Attorney General Peter F. Neronha announced that a former state representative-elect was sentenced in Providence County Superior Court after pleading to felony embezzlement and campaign finance charges stemming from his actions during his campaign for state representative of House District 68 in 2018.

Laufton Ascencao, 27, pleaded no contest to one count of felony embezzlement, three counts of failure to report campaign expenditures, and one count of failure to have a duly appointed treasurer certify the accuracy of his campaign finance reports.

At a hearing Wednesday before Superior Court Justice Luis M. Matos, the court gave Ascencao a five-year suspended sentence with probation and ordered restitution of $13,387.70 to the Rhode Island Chapter of the Sierra Club. The court also imposed a $1,000 fine.

In 2019, the Rhode Island Board of Elections, following an initial review, referred Ascencao’s case to the Office of the Attorney General and the Rhode Island State Police for criminal investigation.

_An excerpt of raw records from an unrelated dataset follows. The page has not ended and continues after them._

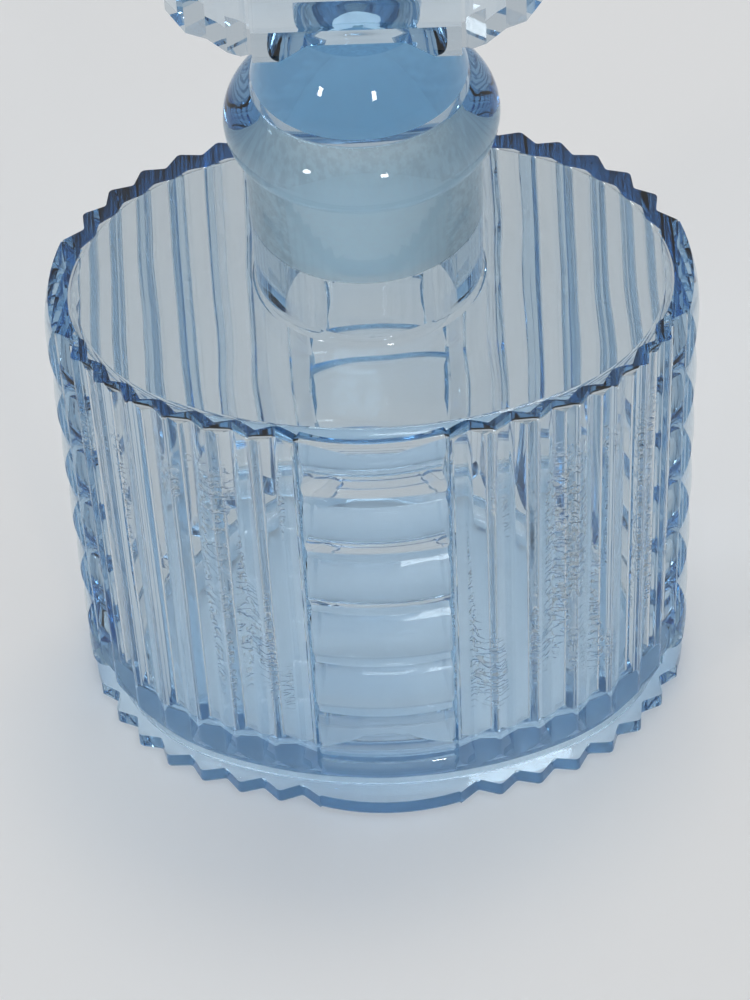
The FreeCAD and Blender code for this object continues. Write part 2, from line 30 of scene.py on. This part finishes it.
# Ground joint between stopper and neck: all the glass this near the axis, between these heights
GROUND_REACH = 11.75 * MM
GROUND_FOOT = 80.3 * MM
GROUND_TOP = 103.02 * MM
GROUND_EDGE = 0.2 * MM
GROUND_ROUGHNESS = 0.42
GROUND_WHITENESS = 0.78
FROST_TINT = (0.88, 0.99, 1.0, 1)
FROST_THINNEST = 0.8
BOTTLE_GRAIN = 900
STOPPER_GRAIN = 700
SCUFF_SHARE = (0.35, 0.65)

# Waves of the skin: how many there are in a metre, and their heights in millimetres
WAVE_SCALE = 42
SKIN_WAVE = 0.12
BLOWN_WAVE = 1.0
STOPPER_WAVE = 0.25
WAVE_STRETCH = 0.6

# Upright streaks of pale flecks and raised dashes on the inside
STREAK_SCALE = 190
STREAK_STRETCH = 0.12
STREAK_SHARE = (0.53, 0.60)
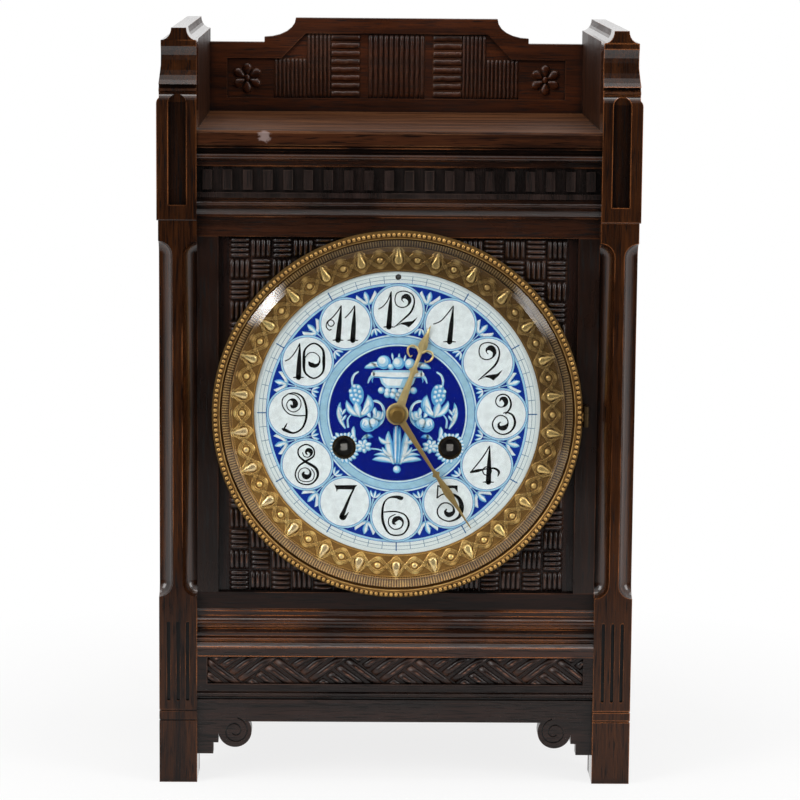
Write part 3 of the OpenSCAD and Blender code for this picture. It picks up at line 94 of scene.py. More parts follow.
# %% [markdown]
# Colours are picked as sRGB hex values, as a paint chart gives them, and shaders work in
# linear light, so one function changes them. Another adds a node with its settings and links
# and gives its output, so that a finish reads as a recipe: each step hands its result on.

# %% Colours and nodes


def linear(code):
    """The linear RGBA of an sRGB hex colour."""
    parts = [int(code[i:i + 2], 16) / 255 for i in (1, 3, 5)]
    return tuple(c / 12.92 if c < 0.04045 else ((c + 0.055) / 1.055) ** 2.4 for c in parts) + (1.0,)


def empty_tree(owner):
    """The node tree of a material, world or lamp, with nothing in it yet."""
    owner.use_nodes = True
    owner.node_tree.nodes.clear()
    return owner.node_tree


def add(tree, kind, inputs=(), out=0, stops=(), **settings):
    """Adds a node and gives one of its outputs, or all of them for out=None.

    Settings are the node's own, inputs map its sockets to values or to other outputs, and
    stops are the (position, colour) marks of a colour ramp.
    """
    node = tree.nodes.new(kind)
    for name, value in settings.items():
        setattr(node, name, value)
    for name, value in dict(inputs).items():
        if isinstance(value, bpy.types.NodeSocket):
            tree.links.new(value, node.inputs[name])
        else:
            node.inputs[name].default_value = value
    for number, (position, colour) in enumerate(stops):
        marks = node.color_ramp.elements
        mark = marks[number] if number < len(marks) else marks.new(position)
        mark.position, mark.color = position, colour
    return node.outputs if out is None else node.outputs[out]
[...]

“The people of Rhode Island should be able to count on the integrity of their public officials in general, and particularly when it comes to campaign finance laws. Campaign finance laws exist for a reason: to ensure that the public knows precisely who is supporting a candidate and to what extent. Such transparency allows the public to put in context decision-making by their elected officials,” said Attorney General Neronha. “As I have said previously, obscuring the truth when it comes to campaign finance isn’t about the amount of money involved. It’s not even about the low-rent behavior that some political operatives bring to campaigns. It’s about the public confidence in government that we lose when that happens, and the enormous damage that does to our state.

“Former Representative-Elect Ascencao’s public service career plainly got off to a poor start, and he has been held accountable for his conduct today,” Attorney General Neronha continued. “I am grateful for this Office’s continued partnership with the Board of Elections and the Rhode Island State Police on this case and others that matter to the people of Rhode Island. We’ll keep bringing these cases, because the people of Rhode Island deserve the dirty laundry aired, and their public officials held accountable.”

Had the case proceeded to trial, the State was prepared to prove beyond a reasonable doubt that in 2018, Ascencao embezzled more than $16,000 from the Rhode Island Chapter of the Sierra Club and committed multiple campaign finance violations.

According to the attorney general, in 2018, Ascencao, without authorization, diverted $16,379 from the checking account of the Rhode Island Chapter of the Sierra Club while he was serving as treasurer of that organization. Ascencao used the money to pay for expenses during his 2018 campaign for state representative of House District 68, which includes portions of the towns of Bristol and Warren.

The campaign finance violations stem from Ascencao’s failure to report expenditures on his campaign finance filing with the Rhode Island Board of Elections. He failed to report expenditures of approximately $3,357 in payments to his campaign manager and the purchase of campaign palm cards. The attorney general contends that by not reporting these expenditures, Ascencao intended to hide the fact that the funds came from the checking account of the Rhode Island Chapter of the Sierra Club.

Ascencao also failed to appoint a campaign treasurer, as is required by state law, other than himself to certify his campaign finance filings associated with his 2018 campaign.

“There is no excuse or room for blatant dishonesty or for the malicious intent of stealing funds from an organization, specifically when it involves a public official that the people of the State of Rhode Island have put their trust in,” said Colonel James M. Manni, superintendent of the Rhode Island State Police and director of the Department of Public Safety. “Regardless of monetary value, the State Police will always investigate these crimes to ensure accountability and honesty from our elected officials.”

Prior to sentencing, Ascencao repaid $2,992 to the Rhode Island Chapter of the Sierra Club. The restitution ordered by the court on Wednesday represents the balance of the funds that he diverted for his personal use.

Special Assistant Attorney General Jeffrey Q. Morin of the Office of the Attorney General’s Public Integrity Unit and Detective James Brown and Investigator Gerard Ratigan of the Rhode Island State Police Financial Crimes Unit led the investigation and prosecution of the case.